The process of political and economic change in Central and Eastern Europe in the early 1990s was met by the academic community in these countries with overwhelming enthusiasm and great expectations concerning the opening of their societies towards Western countries, and particularly towards European integration. Higher education seemed especially well positioned to play a flagship role in the development of East-West cooperation and European integration: the difference between the university spheres of developed countries and Eastern Europe was certainly less than, for example, differences between the industrial or commercial sectors in these countries. The countries of the European Union were quick to offer support, to be delivered under a multi-sector programme known as PHARE. The first assistance projects within PHARE started in the field of higher education cooperation (TEMPUS). The projects were successful in rapid mobilisation of partnerships and the establishment of several substantial interinstitutional educational development programmes.
These developments sent the message to the higher education sector in Central and Eastern Europe that the intention of the European Communities was that higher education should take the lead in cooperation with European Union member-states and that universities could be expected to play an outstanding role in the transformation of society and economy.

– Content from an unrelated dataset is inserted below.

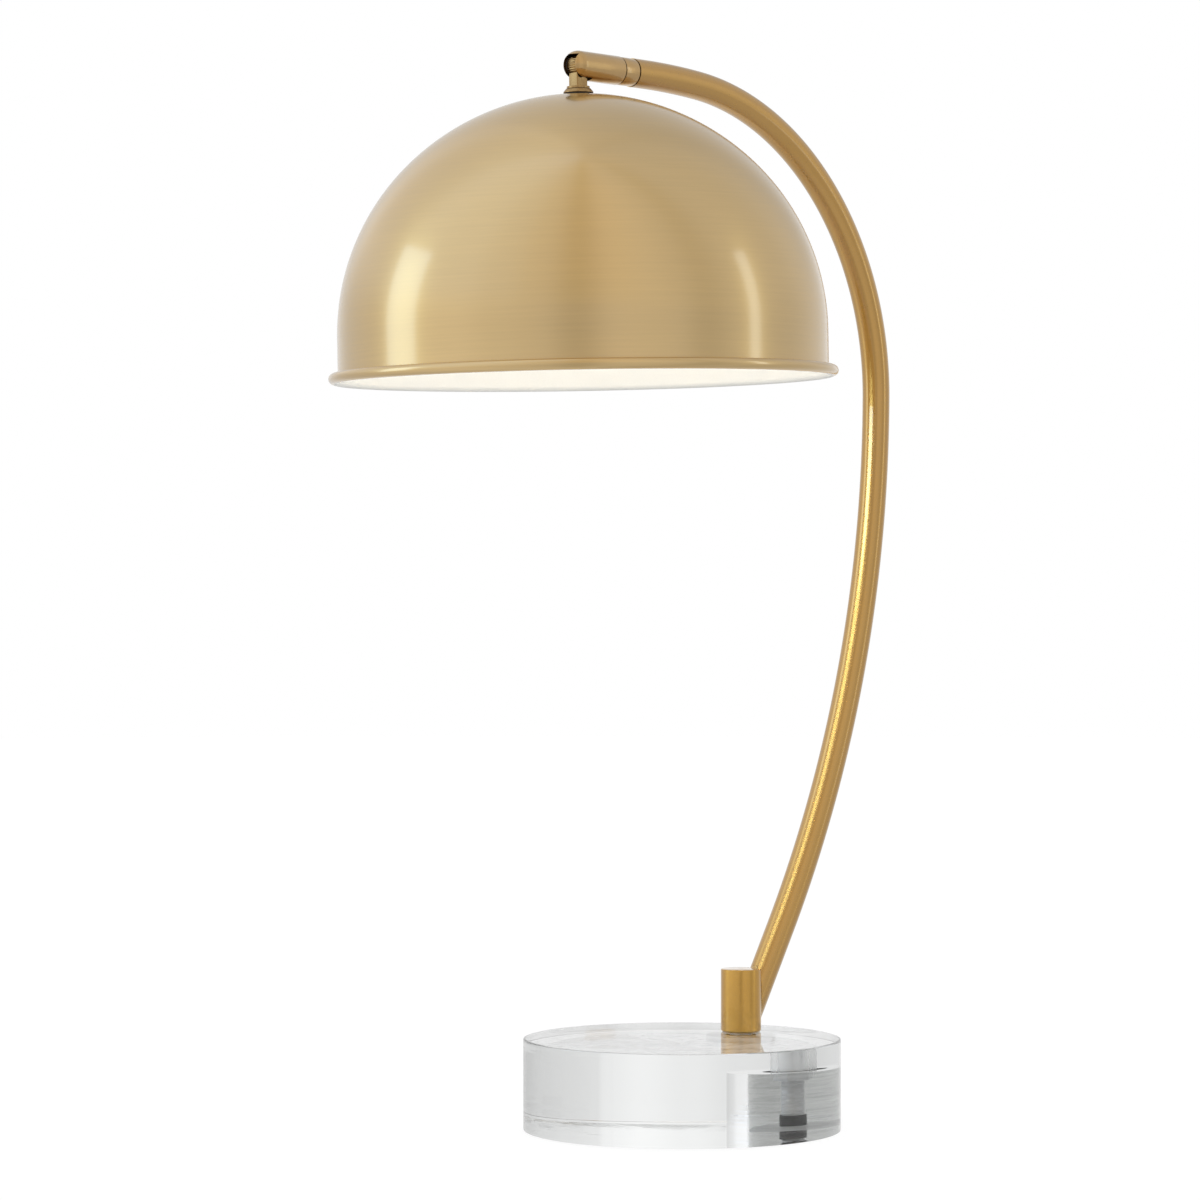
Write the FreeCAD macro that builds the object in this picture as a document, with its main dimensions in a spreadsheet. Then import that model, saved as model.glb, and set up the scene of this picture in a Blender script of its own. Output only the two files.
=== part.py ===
# Desk lamp: clear round base, bent brass arm, turning and tilting domed shade.
# Millimetres. +Z is up, the shade hangs towards -Y, and the origin is the centre of the face it rests on.
import FreeCAD, Part
import math
import os
from collections import namedtuple
from types import SimpleNamespace

import Sketcher

os.makedirs("parts", exist_ok=True)
doc = FreeCAD.newDocument("desk_lamp")

# Driving sizes, in millimetres and degrees. Each one is a cell of the sheet with its own alias.
SIZES = {
    # clear base
    "block_diameter": 177.8,
    "block_height": 50.8,
    "block_edge_chamfer": 0.8,
    "pad_diameter": 150.0,
    "pad_thickness": 1.0,
    # post and the threaded rod that holds it, in a wide well from below
    "post_setback": 48.5,
    "post_diameter": 23.0,
    "post_height": 35.8,
    "post_foot_chamfer": 1.0,
    "post_top_chamfer": 0.4,
    "well_diameter": 39.6,
    "well_depth": 32.0,
    "rod_diameter": 10.2,
    "rod_engagement": 16.0,
    "rod_end_chamfer": 0.8,
    "rod_hole_clearance": 1.3,
    "tapped_hole_runout": 2.0,
    "base_washer_diameter": 18.0,
    "base_washer_thickness": 1.5,
    "base_washer_clearance": 0.2,
    "base_nut_flats": 15.0,
    "base_nut_thickness": 4.0,
    "rod_cap_length": 6.0,
    "rod_cap_wall": 0.6,
    "rod_cap_lift": 0.6,
    # arm tube, from the post's axis at the block's top up to its level end
    "tube_diameter": 16.0,
    "tube_wall": 1.5,
    "foot_angle": 30.0,
    "foot_run": 66.4,
    "back_bend_radius": 625.0,
    "back_bend_angle": 29.6,
    "main_bend_radius": 169.0,
    "main_bend_angle": 85.0,
    "end_bend_radius": 480.0,
    "level_run": 7.75,
    "braze_gap": 0.05,
    # mains inlet low in the tube's rear wall, and the flex inside the tube
    "inlet_distance": 46.0,
    "inlet_bore_radius": 2.6,
    "inlet_sleeve_radius": 3.6,
    "inlet_sleeve_reach": 7.6,
    "inlet_flange_radius": 4.6,
    "inlet_flange_thickness": 1.0,
    "inlet_flange_level": 4.4,
    "wire_diameter": 4.4,
    "wire_start": 54.0,
    "wire_end": 13.5,
    # turning joint on the level end of the tube, measured from the tilt pin
    "knuckle_length": 30.0,
    "knuckle_diameter": 16.0,
    "knuckle_bearing_depth": 8.0,
    "knuckle_web": 3.0,
    "knuckle_well_radius": 4.45,
    "ring_length": 10.8,
    "ring_diameter": 15.5,
    "seam_gap": 0.3,
    "seam_chamfer": 0.3,
    "spigot_radius": 5.5,
    "insert_depth": 10.0,
    "turn_screw_radius": 4.0,
    "turn_screw_bore": 2.45,
    "turn_screw_length": 17.0,
    "turn_screw_head_radius": 4.35,
    "turn_screw_head_height": 2.4,
    "turn_washer_thickness": 0.8,
    # tilting joint: slot, pin, washers and the tongue between them
    "slot_width": 9.0,
    "slot_end": 7.0,
    "slot_roof": 5.7,
    "pin_radius": 2.0,
    "pin_recess": 0.4,
    "pin_far_wall": 1.8,
    "tilt_washer_radius": 4.8,
    "tilt_washer_thickness": 0.7,
    "eye_radius": 5.2,
    "eye_thickness": 7.4,
    "serration_depth": 0.4,
    "serration_count": 26,
    "stem_width": 7.0,
    "stem_depth": 8.0,
    "stem_shoulder": 4.3,
    "stem_edge_chamfer": 0.5,
    "collar_radius": 6.3,
    "collar_level": 11.6,
    "collar_thickness": 1.3,
    "shank_radius": 5.0,
    "shank_length": 19.3,
    "shank_bore": 3.0,
    "lead_hole_radius": 2.0,
    "lead_hole_level": 7.7,
    # shade, its crown fittings and rolled rim
    "rest_tilt": 1.46,
    "crown_ring_thickness": 2.4,
    "crown_ring_top_radius": 6.8,
    "crown_ring_radius": 8.2,
    "crown_ring_bevel": 1.7,
    "gasket_radius": 7.8,
    "gasket_thickness": 1.9,
    "shade_radius": 134.2,
    "dome_height": 131.4,
    "dome_join_angle": 45.0,
    "shade_wall": 0.8,
    "crown_flat_depth": 1.2,
    "skirt_height": 22.1,
    "rim_bead_radius": 3.0,
    "rim_bead_opening": 50.0,
    "inner_washer_radius": 14.0,
    "inner_washer_thickness": 1.5,
    "lock_nut_flats": 14.0,
    "lock_nut_thickness": 4.0,
    # lamp holder
    "cap_hub_radius": 8.0,
    "cap_hub_depth": 8.2,
    "cap_neck": 3.2,
    "cap_radius": 17.0,
    "cap_wall": 1.0,
    "cap_skirt": 6.0,
    "holder_radius": 15.9,
    "holder_wall": 0.6,
    "holder_overlap": 5.0,
    "holder_length": 47.0,
    "liner_wall": 0.8,
    "liner_inset": 1.5,
    "core_height": 17.5,
    "screw_shell_radius": 13.7,
    "screw_shell_mouth": 9.0,
    "screw_shell_wall": 0.5,
    "screw_shell_length": 25.7,
    "contact_radius": 4.5,
    "contact_thickness": 0.5,
    "contact_tip_radius": 2.0,
    "contact_rise": 2.4,
    "terminal_spacing": 9.0,
    "terminal_head_radius": 2.2,
    "terminal_head_height": 1.5,
    "terminal_shank_radius": 1.4,
    "terminal_shank_length": 7.0,
    "lead_radius": 0.9,
    "lead_spacing": 1.3,
    "lead_spread": 5.5,
    "lead_top": 12.6,
    "lead_bend_share": 0.25,
    # bulb
    "bulb_length": 90.0,
    "bulb_radius": 25.0,
    "bulb_wall": 0.9,
    "bulb_neck_radius": 12.2,
    "bulb_shoulder_radius": 30.0,
    "bulb_neck_depth": 8.0,
    "bulb_tip_height": 1.4,
    "bulb_tip_radius": 4.4,
    "bulb_insulator_height": 3.2,
    "bulb_insulator_radius": 11.6,
    "bulb_cap_radius": 13.05,
    "bulb_cap_wall": 0.4,
    "bulb_cap_length": 24.0,
    "bulb_thread_depth": 0.6,
    "bulb_thread_pitch": 3.63,
    "bulb_thread_turns": 4,
    "stem_flare_radius": 11.1,
    "stem_flare_thickness": 1.2,
    "stem_cone_length": 4.8,
    "stem_press_radius": 2.8,
    "stem_press_length": 20.0,
    "filament_radius": 0.5,
    "filament_foot_spacing": 1.6,
    "filament_foot_length": 1.0,
    "filament_foot_bend": 2.0,
    "filament_loop_radius": 9.0,
    # switch key
    "key_drop": 48.7,
    "key_shaft_radius": 2.0,
    "key_shaft_start": 3.0,
    "key_shaft_end": 25.0,
    "key_hole_extra": 0.4,
    "knob_start": 17.6,
    "knob_length": 12.0,
    "knob_radius": 6.5,
    "knob_edge_chamfer": 0.8,
    "knob_flute_radius": 1.2,
    "knob_flute_count": 12,
    # clearances and fits
    "running_fit": 0.05,
    "press_fit": 0.02,
    "thread_fit": 0.05,
    "side_fit": 0.05,
    "cut_overrun": 5.0,
}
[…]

Distance education was clearly very appropriate for Central and Eastern Europe. Fast, flexible and efficient, it could be used to provide high quality training in a wide range of professional fields, for a large number of learners, including those in employment. Distance education—apart from a few isolated attempts—did not have a real background in the countries of the region, but has rapidly become well known among leading educationalists. The challenge to deploy it comprehensively has been a prominent theme in educational policy reforms during the last decade.